Overall, revenues for the six-month period reached £46.6m, with profit up six percent to £4.5m.

Growth, said Dyson, was again driven by digital, with Next 15 redefining reporting segments to reflect the changing nature of media consumption. Technology and consumer PR are now grouped under 'integrated communications', accounting for 85 percent of group income and reporting a two percent decline in the six-month period.

The remainder, called 'specialist agencies', grew by 20 percent.

The group also announced that it will spend £2m over the next two years to accelerate its transition into a more full-service digital offering, via "restructuring, investment and acquisition"

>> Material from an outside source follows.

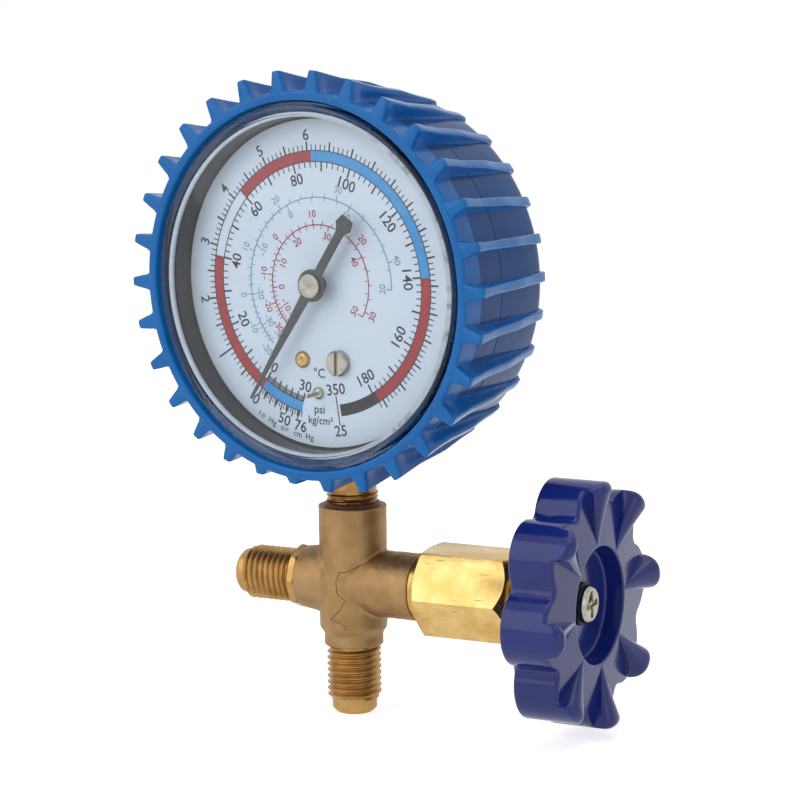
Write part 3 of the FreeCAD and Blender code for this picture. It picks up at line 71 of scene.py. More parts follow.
def add_node(tree: bpy.types.NodeTree, kind: str, inputs: Optional[dict] = None,
             **settings: Any) -> bpy.types.Node:
    """Adds one node with its settings and links.

    Args:
        tree: the tree that the node goes into.
        kind: the node's type name.
        inputs: a value or an output socket for each input, by name or number.
        settings: the node's own properties.

    Returns:
        The new node.
    """
    node = tree.nodes.new(kind)
    for key, value in settings.items():
        setattr(node, key, value)
    for key, value in (inputs or {}).items():
        if isinstance(value, bpy.types.NodeSocket):
            tree.links.new(value, node.inputs[key])
        else:
            node.inputs[key].default_value = value
    return node


def polar(radius: float, degrees: float, height: float = 0.0) -> Point:
    """Gives the point at a radius and an angle, in degrees, at a height."""
    angle = math.radians(degrees)
    return (radius * math.cos(angle), radius * math.sin(angle), height)


def frame_of(x: Sequence[float], y: Sequence[float], z: Sequence[float],
             origin: Sequence[float]) -> Matrix:
    """Makes the matrix from a piece's own millimetres to the row frame's metres.

    Args:
        x, y, z: the local axes in the row frame.
        origin: the local origin in the row frame, in millimetres.

    Returns:
        The matrix, with the scale in it.
    """
    rows = [[x[i], y[i], z[i], origin[i]] for i in range(3)]
    return Matrix.Scale(MM, 4) @ Matrix(rows + [[0, 0, 0, 1]])


def upright(height: float) -> Matrix:
    """Gives the place of a piece that stands on the column's axis from a height."""
    return frame_of((1, 0, 0), (0, 1, 0), (0, 0, 1), (0, 0, height))


def sideways(start: float) -> Matrix:
    """Gives the place of a piece that lies along the valve's axis from an X."""
    return frame_of((0, 1, 0), (0, 0, 1), (1, 0, 0), (start, 0, AXIS_HEIGHT))


# Places, in millimetres and radians
AXIS_HEIGHT = 24.2
CROSS = upright(0)
VALVE_AXIS = sideways(0)
GAUGE_TURN = math.radians(7.15)
DIAL_HEIGHT = 85.93
STEM_BEHIND_DIAL = 9.64
SIN_TURN, COS_TURN = math.sin(GAUGE_TURN), math.cos(GAUGE_TURN)
GAUGE = frame_of((COS_TURN, -SIN_TURN, 0), (0, 0, 1), (-SIN_TURN, -COS_TURN, 0),
                 (-STEM_BEHIND_DIAL * SIN_TURN, -STEM_BEHIND_DIAL * COS_TURN, DIAL_HEIGHT))


def rise(value: float, start: float, length: float) -> float:
    """Gives how far a value has come from a start over a length, from 0 to 1."""
    return max(0.0, min(1.0, (value - start) / length))


def quarter(steps: int, first: int = 1) -> list[tuple[float, float]]:
    """Gives the sine and cosine at steps along a quarter turn, from the first step on."""
    bends = [math.pi / 2 * step / steps for step in range(first, steps + 1)]
    return [(math.sin(bend), math.cos(bend)) for bend in bends]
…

After spending around £1m on digital firms in the past four years, and launching in-house digital firm Beyond, Next 15 acquired DC digital shop Connections Media during the first half of its year and bolstered investement into data/insight business Agent3, led by former Bite CEO Clive Armitage.

"In the knowledge that staff changes can lead to some client disruption, we anticipate only modest organic revenue growth and some margin pressure over this two-year period as we reduce our dependency on revenue from traditional services," said Dyson.

"In addition, we expect pure and hybrid digital services to grow to represent more than 50 percent of group revenues (approximately 43 percent at this point). Put simply, the investment should create attractive returns. By way of illustration, our investment in the start-up digital agency Beyond paid for itself in less than two years."